* start TASK INPUTS *
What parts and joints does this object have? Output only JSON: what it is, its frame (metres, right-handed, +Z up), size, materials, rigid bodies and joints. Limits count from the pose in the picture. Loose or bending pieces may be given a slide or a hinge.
* end TASK INPUTS *
* start TASK INPUTS *
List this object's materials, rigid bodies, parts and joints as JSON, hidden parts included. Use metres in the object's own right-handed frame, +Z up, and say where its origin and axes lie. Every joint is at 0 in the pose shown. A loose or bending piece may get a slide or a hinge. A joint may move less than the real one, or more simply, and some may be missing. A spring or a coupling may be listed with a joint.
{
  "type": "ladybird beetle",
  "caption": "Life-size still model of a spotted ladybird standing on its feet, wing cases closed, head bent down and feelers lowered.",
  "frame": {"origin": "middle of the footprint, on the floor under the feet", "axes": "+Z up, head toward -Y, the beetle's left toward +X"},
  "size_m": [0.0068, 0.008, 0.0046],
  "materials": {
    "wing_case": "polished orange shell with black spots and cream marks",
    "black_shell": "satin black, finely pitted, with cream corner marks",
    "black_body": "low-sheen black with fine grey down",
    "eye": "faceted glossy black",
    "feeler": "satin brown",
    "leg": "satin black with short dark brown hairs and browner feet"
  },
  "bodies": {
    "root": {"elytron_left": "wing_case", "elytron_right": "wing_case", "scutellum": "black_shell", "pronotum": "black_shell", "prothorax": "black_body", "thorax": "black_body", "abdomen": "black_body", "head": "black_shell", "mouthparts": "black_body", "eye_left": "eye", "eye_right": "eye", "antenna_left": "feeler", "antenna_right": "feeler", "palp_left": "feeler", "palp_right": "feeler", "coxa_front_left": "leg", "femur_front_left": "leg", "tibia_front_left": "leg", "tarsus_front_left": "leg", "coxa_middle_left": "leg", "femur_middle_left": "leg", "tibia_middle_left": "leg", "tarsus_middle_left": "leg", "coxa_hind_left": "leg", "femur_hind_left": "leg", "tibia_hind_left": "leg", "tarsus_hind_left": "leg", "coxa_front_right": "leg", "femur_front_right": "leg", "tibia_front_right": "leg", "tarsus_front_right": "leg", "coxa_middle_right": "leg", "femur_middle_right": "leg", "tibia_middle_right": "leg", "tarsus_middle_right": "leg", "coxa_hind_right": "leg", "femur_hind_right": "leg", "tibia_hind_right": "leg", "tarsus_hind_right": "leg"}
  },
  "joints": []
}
* end TASK INPUTS *
## WHAT THIS TASK INVOLVES
Copy out each line in the preceding records that contains "hinge".

## COMPLETED EXERCISE
What parts and joints does this object have? Output only JSON: what it is, its frame (metres, right-handed, +Z up), size, materials, rigid bodies and joints. Limits count from the pose in the picture. Loose or bending pieces may be given a slide or a hinge.
List this object's materials, rigid bodies, parts and joints as JSON, hidden parts included. Use metres in the object's own right-handed frame, +Z up, and say where its origin and axes lie. Every joint is at 0 in the pose shown. A loose or bending piece may get a slide or a hinge. A joint may move less than the real one, or more simply, and some may be missing. A spring or a coupling may be listed with a joint.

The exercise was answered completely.